__DESCRIPTION OF THE TASK__. The listing beneath should be written out in full, exactly as shown.

__COLLECTED MATERIAL__.
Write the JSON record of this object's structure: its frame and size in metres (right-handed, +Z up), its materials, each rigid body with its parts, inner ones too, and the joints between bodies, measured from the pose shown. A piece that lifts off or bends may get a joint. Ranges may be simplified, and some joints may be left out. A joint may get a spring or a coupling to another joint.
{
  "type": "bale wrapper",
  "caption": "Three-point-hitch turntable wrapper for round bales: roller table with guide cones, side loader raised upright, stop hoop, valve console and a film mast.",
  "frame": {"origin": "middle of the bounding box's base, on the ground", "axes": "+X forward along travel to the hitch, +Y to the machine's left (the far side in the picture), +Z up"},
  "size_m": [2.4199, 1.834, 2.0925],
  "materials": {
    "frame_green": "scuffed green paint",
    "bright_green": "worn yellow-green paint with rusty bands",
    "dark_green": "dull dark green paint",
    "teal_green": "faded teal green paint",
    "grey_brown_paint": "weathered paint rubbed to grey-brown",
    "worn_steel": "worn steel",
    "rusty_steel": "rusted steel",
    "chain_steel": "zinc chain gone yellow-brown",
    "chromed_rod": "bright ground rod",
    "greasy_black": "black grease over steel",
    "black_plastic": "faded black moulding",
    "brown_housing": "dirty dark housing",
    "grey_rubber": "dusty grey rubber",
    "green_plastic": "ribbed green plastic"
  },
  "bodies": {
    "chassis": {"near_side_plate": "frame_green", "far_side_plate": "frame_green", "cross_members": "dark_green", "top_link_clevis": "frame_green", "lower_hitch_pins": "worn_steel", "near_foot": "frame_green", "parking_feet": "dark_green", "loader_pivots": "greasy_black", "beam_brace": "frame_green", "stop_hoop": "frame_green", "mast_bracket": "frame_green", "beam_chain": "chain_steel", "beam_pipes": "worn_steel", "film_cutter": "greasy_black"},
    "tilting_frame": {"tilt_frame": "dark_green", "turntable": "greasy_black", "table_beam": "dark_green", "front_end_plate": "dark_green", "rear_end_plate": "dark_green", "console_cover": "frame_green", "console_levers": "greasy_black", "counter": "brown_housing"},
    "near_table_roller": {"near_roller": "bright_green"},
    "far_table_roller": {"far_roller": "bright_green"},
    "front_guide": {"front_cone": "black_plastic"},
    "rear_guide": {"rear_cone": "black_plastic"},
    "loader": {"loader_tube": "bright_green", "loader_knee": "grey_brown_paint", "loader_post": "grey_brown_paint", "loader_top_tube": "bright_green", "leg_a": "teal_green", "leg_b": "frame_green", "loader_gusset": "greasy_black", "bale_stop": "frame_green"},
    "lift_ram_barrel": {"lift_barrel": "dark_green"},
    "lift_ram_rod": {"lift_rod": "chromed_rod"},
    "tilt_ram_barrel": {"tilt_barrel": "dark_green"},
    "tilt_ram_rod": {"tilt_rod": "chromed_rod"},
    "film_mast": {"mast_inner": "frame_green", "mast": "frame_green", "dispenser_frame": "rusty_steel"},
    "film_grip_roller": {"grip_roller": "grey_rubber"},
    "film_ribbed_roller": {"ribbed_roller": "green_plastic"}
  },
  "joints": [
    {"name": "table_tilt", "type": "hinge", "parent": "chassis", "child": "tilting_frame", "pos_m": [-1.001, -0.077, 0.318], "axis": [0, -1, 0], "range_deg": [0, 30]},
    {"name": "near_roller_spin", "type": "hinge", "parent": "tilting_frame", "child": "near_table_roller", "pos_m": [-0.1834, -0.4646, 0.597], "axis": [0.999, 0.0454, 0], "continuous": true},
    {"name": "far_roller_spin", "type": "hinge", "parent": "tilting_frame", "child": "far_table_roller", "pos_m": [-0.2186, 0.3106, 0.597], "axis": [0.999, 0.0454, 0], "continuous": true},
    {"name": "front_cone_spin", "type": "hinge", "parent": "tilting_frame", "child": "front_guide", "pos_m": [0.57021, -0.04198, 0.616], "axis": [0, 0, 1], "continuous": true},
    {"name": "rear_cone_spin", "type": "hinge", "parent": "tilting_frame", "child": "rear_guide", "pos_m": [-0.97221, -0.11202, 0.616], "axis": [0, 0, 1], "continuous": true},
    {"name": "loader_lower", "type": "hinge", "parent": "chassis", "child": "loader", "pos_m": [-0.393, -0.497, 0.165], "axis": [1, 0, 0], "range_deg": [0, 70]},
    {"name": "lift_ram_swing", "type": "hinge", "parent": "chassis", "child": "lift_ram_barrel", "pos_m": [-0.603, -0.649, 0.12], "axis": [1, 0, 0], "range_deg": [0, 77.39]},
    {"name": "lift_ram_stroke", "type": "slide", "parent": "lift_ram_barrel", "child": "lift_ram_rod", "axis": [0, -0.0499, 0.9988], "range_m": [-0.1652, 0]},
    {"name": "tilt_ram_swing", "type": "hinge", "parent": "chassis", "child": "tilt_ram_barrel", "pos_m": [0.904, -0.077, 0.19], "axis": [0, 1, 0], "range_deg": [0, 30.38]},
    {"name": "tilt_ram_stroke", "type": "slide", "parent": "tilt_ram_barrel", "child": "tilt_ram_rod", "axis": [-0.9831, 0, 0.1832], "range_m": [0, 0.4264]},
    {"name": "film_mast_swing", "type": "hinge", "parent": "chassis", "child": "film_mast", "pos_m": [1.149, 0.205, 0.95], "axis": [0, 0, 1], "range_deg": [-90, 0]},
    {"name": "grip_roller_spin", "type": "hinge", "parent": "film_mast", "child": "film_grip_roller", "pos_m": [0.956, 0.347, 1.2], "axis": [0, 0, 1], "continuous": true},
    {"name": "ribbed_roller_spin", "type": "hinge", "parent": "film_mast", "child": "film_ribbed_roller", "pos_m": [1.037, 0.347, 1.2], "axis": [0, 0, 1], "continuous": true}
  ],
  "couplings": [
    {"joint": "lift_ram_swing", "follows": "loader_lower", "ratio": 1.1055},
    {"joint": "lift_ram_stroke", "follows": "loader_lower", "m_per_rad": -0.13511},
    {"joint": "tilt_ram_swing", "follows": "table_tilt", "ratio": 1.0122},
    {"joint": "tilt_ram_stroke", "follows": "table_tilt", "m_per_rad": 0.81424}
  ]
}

__THE OUTPUT__.
Write the JSON record of this object's structure: its frame and size in metres (right-handed, +Z up), its materials, each rigid body with its parts, inner ones too, and the joints between bodies, measured from the pose shown. A piece that lifts off or bends may get a joint. Ranges may be simplified, and some joints may be left out. A joint may get a spring or a coupling to another joint.
{
  "type": "bale wrapper",
  "caption": "Three-point-hitch turntable wrapper for round bales: roller table with guide cones, side loader raised upright, stop hoop, valve console and a film mast.",
  "frame": {"origin": "middle of the bounding box's base, on the ground", "axes": "+X forward along travel to the hitch, +Y to the machine's left (the far side in the picture), +Z up"},
  "size_m": [2.4199, 1.834, 2.0925],
  "materials": {
    "frame_green": "scuffed green paint",
    "bright_green": "worn yellow-green paint with rusty bands",
    "dark_green": "dull dark green paint",
    "teal_green": "faded teal green paint",
    "grey_brown_paint": "weathered paint rubbed to grey-brown",
    "worn_steel": "worn steel",
    "rusty_steel": "rusted steel",
    "chain_steel": "zinc chain gone yellow-brown",
    "chromed_rod": "bright ground rod",
    "greasy_black": "black grease over steel",
    "black_plastic": "faded black moulding",
    "brown_housing": "dirty dark housing",
    "grey_rubber": "dusty grey rubber",
    "green_plastic": "ribbed green plastic"
  },
  "bodies": {
    "chassis": {"near_side_plate": "frame_green", "far_side_plate": "frame_green", "cross_members": "dark_green", "top_link_clevis": "frame_green", "lower_hitch_pins": "worn_steel", "near_foot": "frame_green", "parking_feet": "dark_green", "loader_pivots": "greasy_black", "beam_brace": "frame_green", "stop_hoop": "frame_green", "mast_bracket": "frame_green", "beam_chain": "chain_steel", "beam_pipes": "worn_steel", "film_cutter": "greasy_black"},
    "tilting_frame": {"tilt_frame": "dark_green", "turntable": "greasy_black", "table_beam": "dark_green", "front_end_plate": "dark_green", "rear_end_plate": "dark_green", "console_cover": "frame_green", "console_levers": "greasy_black", "counter": "brown_housing"},
    "near_table_roller": {"near_roller": "bright_green"},
    "far_table_roller": {"far_roller": "bright_green"},
    "front_guide": {"front_cone": "black_plastic"},
    "rear_guide": {"rear_cone": "black_plastic"},
    "loader": {"loader_tube": "bright_green", "loader_knee": "grey_brown_paint", "loader_post": "grey_brown_paint", "loader_top_tube": "bright_green", "leg_a": "teal_green", "leg_b": "frame_green", "loader_gusset": "greasy_black", "bale_stop": "frame_green"},
    "lift_ram_barrel": {"lift_barrel": "dark_green"},
    "lift_ram_rod": {"lift_rod": "chromed_rod"},
    "tilt_ram_barrel": {"tilt_barrel": "dark_green"},
    "tilt_ram_rod": {"tilt_rod": "chromed_rod"},
    "film_mast": {"mast_inner": "frame_green", "mast": "frame_green", "dispenser_frame": "rusty_steel"},
    "film_grip_roller": {"grip_roller": "grey_rubber"},
    "film_ribbed_roller": {"ribbed_roller": "green_plastic"}
  },
  "joints": [
    {"name": "table_tilt", "type": "hinge", "parent": "chassis", "child": "tilting_frame", "pos_m": [-1.001, -0.077, 0.318], "axis": [0, -1, 0], "range_deg": [0, 30]},
    {"name": "near_roller_spin", "type": "hinge", "parent": "tilting_frame", "child": "near_table_roller", "pos_m": [-0.1834, -0.4646, 0.597], "axis": [0.999, 0.0454, 0], "continuous": true},
    {"name": "far_roller_spin", "type": "hinge", "parent": "tilting_frame", "child": "far_table_roller", "pos_m": [-0.2186, 0.3106, 0.597], "axis": [0.999, 0.0454, 0], "continuous": true},
    {"name": "front_cone_spin", "type": "hinge", "parent": "tilting_frame", "child": "front_guide", "pos_m": [0.57021, -0.04198, 0.616], "axis": [0, 0, 1], "continuous": true},
    {"name": "rear_cone_spin", "type": "hinge", "parent": "tilting_frame", "child": "rear_guide", "pos_m": [-0.97221, -0.11202, 0.616], "axis": [0, 0, 1], "continuous": true},
    {"name": "loader_lower", "type": "hinge", "parent": "chassis", "child": "loader", "pos_m": [-0.393, -0.497, 0.165], "axis": [1, 0, 0], "range_deg": [0, 70]},
    {"name": "lift_ram_swing", "type": "hinge", "parent": "chassis", "child": "lift_ram_barrel", "pos_m": [-0.603, -0.649, 0.12], "axis": [1, 0, 0], "range_deg": [0, 77.39]},
    {"name": "lift_ram_stroke", "type": "slide", "parent": "lift_ram_barrel", "child": "lift_ram_rod", "axis": [0, -0.0499, 0.9988], "range_m": [-0.1652, 0]},
    {"name": "tilt_ram_swing", "type": "hinge", "parent": "chassis", "child": "tilt_ram_barrel", "pos_m": [0.904, -0.077, 0.19], "axis": [0, 1, 0], "range_deg": [0, 30.38]},
    {"name": "tilt_ram_stroke", "type": "slide", "parent": "tilt_ram_barrel", "child": "tilt_ram_rod", "axis": [-0.9831, 0, 0.1832], "range_m": [0, 0.4264]},
    {"name": "film_mast_swing", "type": "hinge", "parent": "chassis", "child": "film_mast", "pos_m": [1.149, 0.205, 0.95], "axis": [0, 0, 1], "range_deg": [-90, 0]},
    {"name": "grip_roller_spin", "type": "hinge", "parent": "film_mast", "child": "film_grip_roller", "pos_m": [0.956, 0.347, 1.2], "axis": [0, 0, 1], "continuous": true},
    {"name": "ribbed_roller_spin", "type": "hinge", "parent": "film_mast", "child": "film_ribbed_roller", "pos_m": [1.037, 0.347, 1.2], "axis": [0, 0, 1], "continuous": true}
  ],
  "couplings": [
    {"joint": "lift_ram_swing", "follows": "loader_lower", "ratio": 1.1055},
    {"joint": "lift_ram_stroke", "follows": "loader_lower", "m_per_rad": -0.13511},
    {"joint": "tilt_ram_swing", "follows": "table_tilt", "ratio": 1.0122},
    {"joint": "tilt_ram_stroke", "follows": "table_tilt", "m_per_rad": 0.81424}
  ]
}